### Problem to work on
Hand back each line, unchanged, from the top down to the line where "line(points, 2.5)" sits.

### Data provided
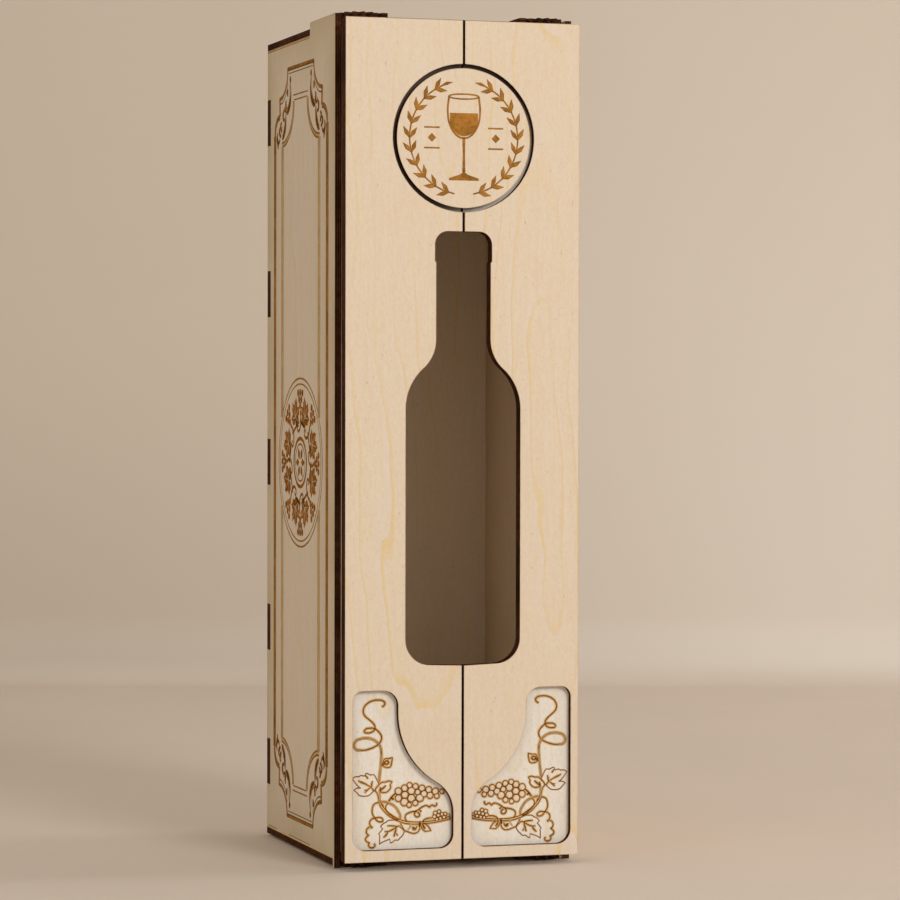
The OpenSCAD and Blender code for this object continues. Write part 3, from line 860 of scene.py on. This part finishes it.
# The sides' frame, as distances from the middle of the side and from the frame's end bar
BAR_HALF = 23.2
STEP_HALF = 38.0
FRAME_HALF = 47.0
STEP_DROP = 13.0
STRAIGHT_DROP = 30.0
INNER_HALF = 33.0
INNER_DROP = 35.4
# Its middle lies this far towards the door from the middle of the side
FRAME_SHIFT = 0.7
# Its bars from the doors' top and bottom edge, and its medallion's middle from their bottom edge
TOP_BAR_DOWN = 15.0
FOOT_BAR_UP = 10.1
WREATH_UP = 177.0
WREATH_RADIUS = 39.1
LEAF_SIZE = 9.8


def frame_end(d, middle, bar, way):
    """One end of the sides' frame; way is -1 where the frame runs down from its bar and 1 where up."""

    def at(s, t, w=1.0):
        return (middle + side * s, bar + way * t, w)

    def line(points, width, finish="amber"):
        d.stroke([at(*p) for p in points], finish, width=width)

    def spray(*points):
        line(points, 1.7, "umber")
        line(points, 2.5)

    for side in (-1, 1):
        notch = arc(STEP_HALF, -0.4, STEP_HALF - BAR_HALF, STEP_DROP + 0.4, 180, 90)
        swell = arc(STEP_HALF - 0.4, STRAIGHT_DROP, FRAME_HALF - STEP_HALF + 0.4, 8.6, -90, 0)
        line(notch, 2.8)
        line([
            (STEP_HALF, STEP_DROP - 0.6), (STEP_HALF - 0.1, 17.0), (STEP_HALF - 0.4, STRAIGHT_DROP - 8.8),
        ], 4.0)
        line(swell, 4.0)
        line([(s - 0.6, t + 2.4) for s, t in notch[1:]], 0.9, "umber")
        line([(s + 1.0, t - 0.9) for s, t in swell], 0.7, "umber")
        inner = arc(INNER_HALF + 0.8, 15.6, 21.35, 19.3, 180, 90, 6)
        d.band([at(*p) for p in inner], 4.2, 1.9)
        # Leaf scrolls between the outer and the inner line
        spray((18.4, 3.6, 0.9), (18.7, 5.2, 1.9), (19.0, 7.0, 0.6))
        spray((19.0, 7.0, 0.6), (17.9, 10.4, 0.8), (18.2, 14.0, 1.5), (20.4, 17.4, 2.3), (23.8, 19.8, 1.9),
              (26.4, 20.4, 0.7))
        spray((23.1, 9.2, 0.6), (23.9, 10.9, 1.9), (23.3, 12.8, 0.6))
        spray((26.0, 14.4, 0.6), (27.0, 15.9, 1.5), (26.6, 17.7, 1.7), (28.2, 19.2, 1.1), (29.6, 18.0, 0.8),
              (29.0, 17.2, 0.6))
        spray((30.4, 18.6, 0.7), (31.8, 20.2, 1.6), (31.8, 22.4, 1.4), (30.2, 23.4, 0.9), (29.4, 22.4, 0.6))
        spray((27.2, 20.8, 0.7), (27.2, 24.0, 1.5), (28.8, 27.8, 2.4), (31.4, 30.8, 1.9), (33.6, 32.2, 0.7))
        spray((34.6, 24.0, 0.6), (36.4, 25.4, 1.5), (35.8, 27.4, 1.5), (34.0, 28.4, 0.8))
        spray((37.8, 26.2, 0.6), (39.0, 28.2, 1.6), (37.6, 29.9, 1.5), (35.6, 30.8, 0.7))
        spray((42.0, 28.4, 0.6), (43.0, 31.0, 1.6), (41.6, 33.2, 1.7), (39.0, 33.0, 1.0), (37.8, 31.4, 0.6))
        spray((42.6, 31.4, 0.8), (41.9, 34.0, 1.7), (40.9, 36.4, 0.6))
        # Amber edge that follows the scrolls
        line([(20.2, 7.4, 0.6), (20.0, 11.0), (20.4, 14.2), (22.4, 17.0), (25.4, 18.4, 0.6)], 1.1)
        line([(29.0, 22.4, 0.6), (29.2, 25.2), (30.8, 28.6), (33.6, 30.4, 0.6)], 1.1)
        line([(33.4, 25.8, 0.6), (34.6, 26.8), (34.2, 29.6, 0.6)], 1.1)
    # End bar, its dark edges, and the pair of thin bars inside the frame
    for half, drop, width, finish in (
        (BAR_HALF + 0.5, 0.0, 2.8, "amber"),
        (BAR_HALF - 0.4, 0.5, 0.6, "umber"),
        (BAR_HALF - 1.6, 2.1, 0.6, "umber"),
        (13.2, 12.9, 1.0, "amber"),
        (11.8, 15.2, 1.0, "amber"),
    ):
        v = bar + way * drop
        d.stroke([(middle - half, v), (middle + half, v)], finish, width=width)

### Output
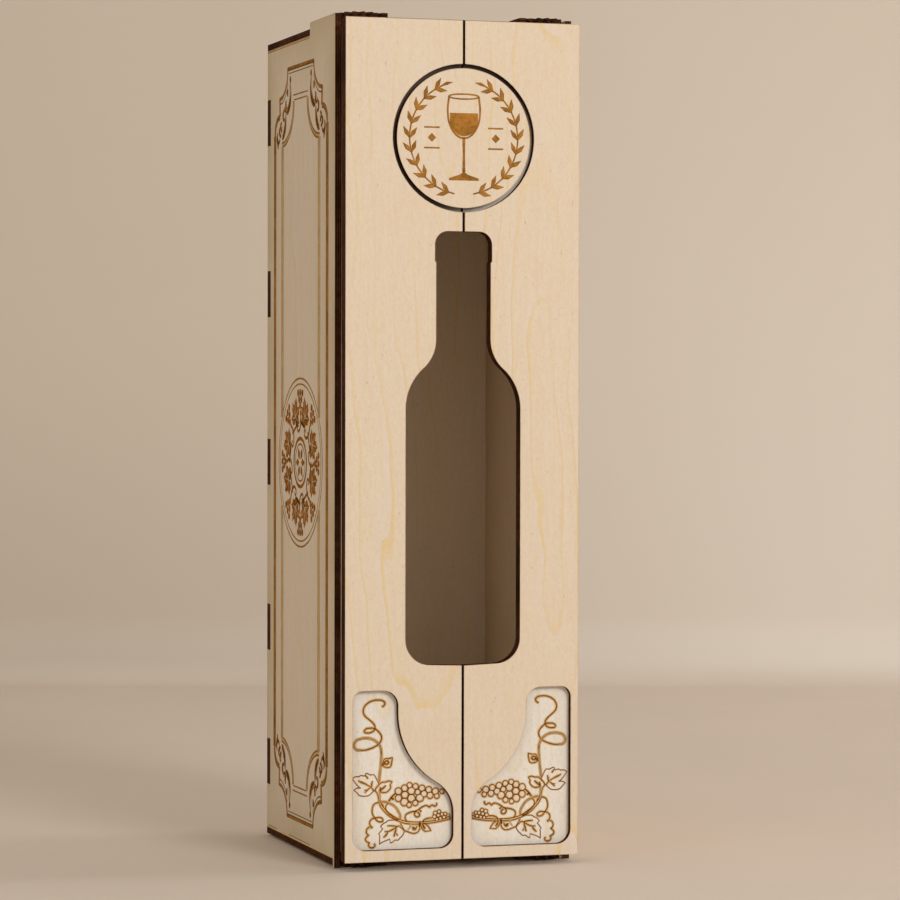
The OpenSCAD and Blender code for this object continues. Write part 3, from line 860 of scene.py on. This part finishes it.
# The sides' frame, as distances from the middle of the side and from the frame's end bar
BAR_HALF = 23.2
STEP_HALF = 38.0
FRAME_HALF = 47.0
STEP_DROP = 13.0
STRAIGHT_DROP = 30.0
INNER_HALF = 33.0
INNER_DROP = 35.4
# Its middle lies this far towards the door from the middle of the side
FRAME_SHIFT = 0.7
# Its bars from the doors' top and bottom edge, and its medallion's middle from their bottom edge
TOP_BAR_DOWN = 15.0
FOOT_BAR_UP = 10.1
WREATH_UP = 177.0
WREATH_RADIUS = 39.1
LEAF_SIZE = 9.8


def frame_end(d, middle, bar, way):
    """One end of the sides' frame; way is -1 where the frame runs down from its bar and 1 where up."""

    def at(s, t, w=1.0):
        return (middle + side * s, bar + way * t, w)

    def line(points, width, finish="amber"):
        d.stroke([at(*p) for p in points], finish, width=width)

    def spray(*points):
        line(points, 1.7, "umber")
        line(points, 2.5)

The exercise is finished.